One of the characteristics of our host culture here in the United States is that we live in an atmosphere where our worth is often determined by our ability to produce and achieve. This has a tendency to shape us into slaves of production.
I have especially experienced this an apostolic leader who is always creating and starting things.
In the first church I planted, it was rare for me to take a day off. I was like the rat running in the wheel with no rest. The problem is that when we enter the rat race, we often become rats in the process. I had little patience, which, according to I Cor. 13, means I had little love. I thought patience was for under-achievers. Being an Ennegram three, the Achiever, one of my basic desires is to feel valuable and worthwhile, while my basic fear if of being worthless. The corresponding weakness is that I can try and find my value and worth through achievement, which make Sabbath for me (and other apostolically gifted leaders) a needed concrete practice that can act as a counterforce to our dominate culture, which is trying to squeeze us into its mold.

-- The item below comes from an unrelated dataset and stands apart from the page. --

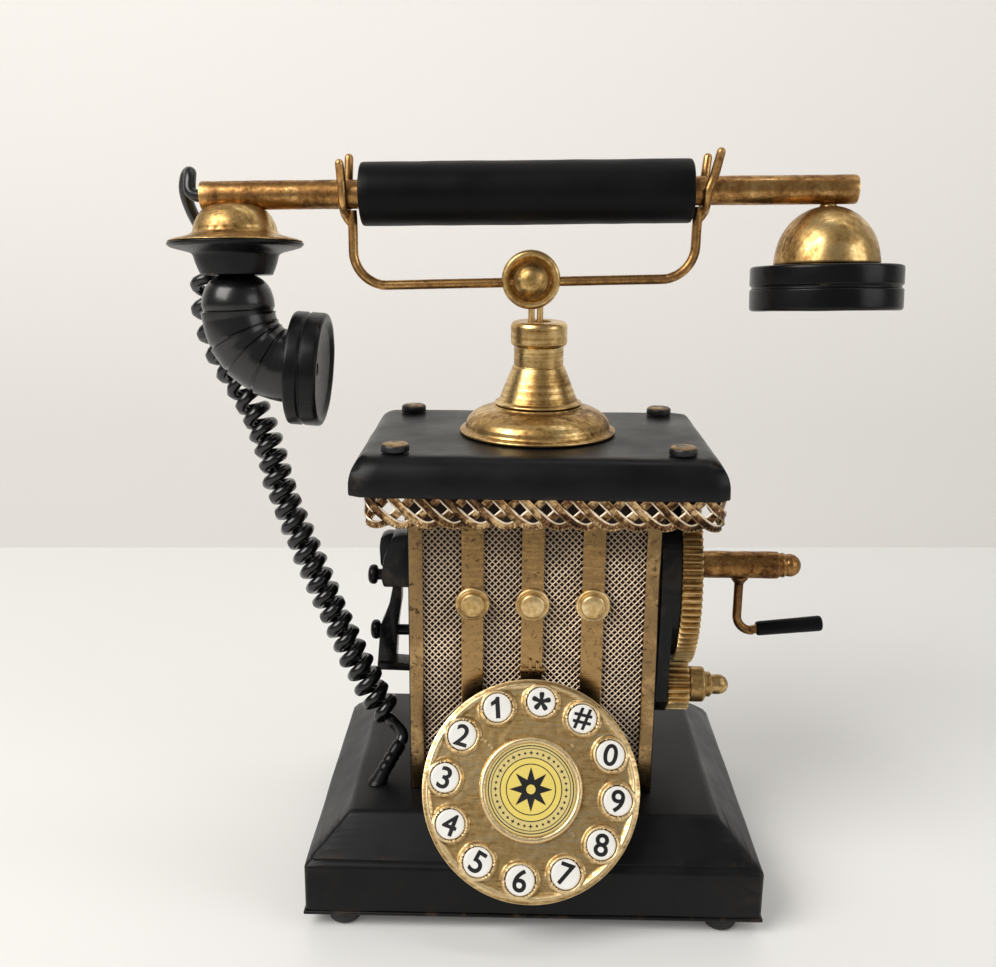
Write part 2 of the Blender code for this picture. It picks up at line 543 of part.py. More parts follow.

In Working the Angles, Eugene Peterson gives a beautiful description of Biblical Sabbath. He says that Sabbath is, “Uncluttered time and space to distance ourselves from the frenzy of our own activities so we can see what God has been and is doing. If we do not regularly quit work for one day a week, we take ourselves far too seriously. The moral sweat pouring off our brows blinds us to the primal action of God in and around us.” I’m happy to say that since being in L.A. I have religiously taken a day off.
The key task for an apostolic leader is to help people connect with their calling so that mission can be carried out. If we are not slowing down and taking days off with God to remember that He is in control and the one in charge, we become as Peterson suggests, blinded by our “moral sweat” and we cannot properly see how God is at work and help others step into that.
Part of what it means to become more like Jesus is walking in the Spirit and living a life more and more characterized the by fruit of the Spirit, including patience. It is interesting that the Chinese join two characters to form a single pictograph for busyness: heart and killing. Could it be that they understand that busyness kills the heart and makes us stop caring about the things we care about?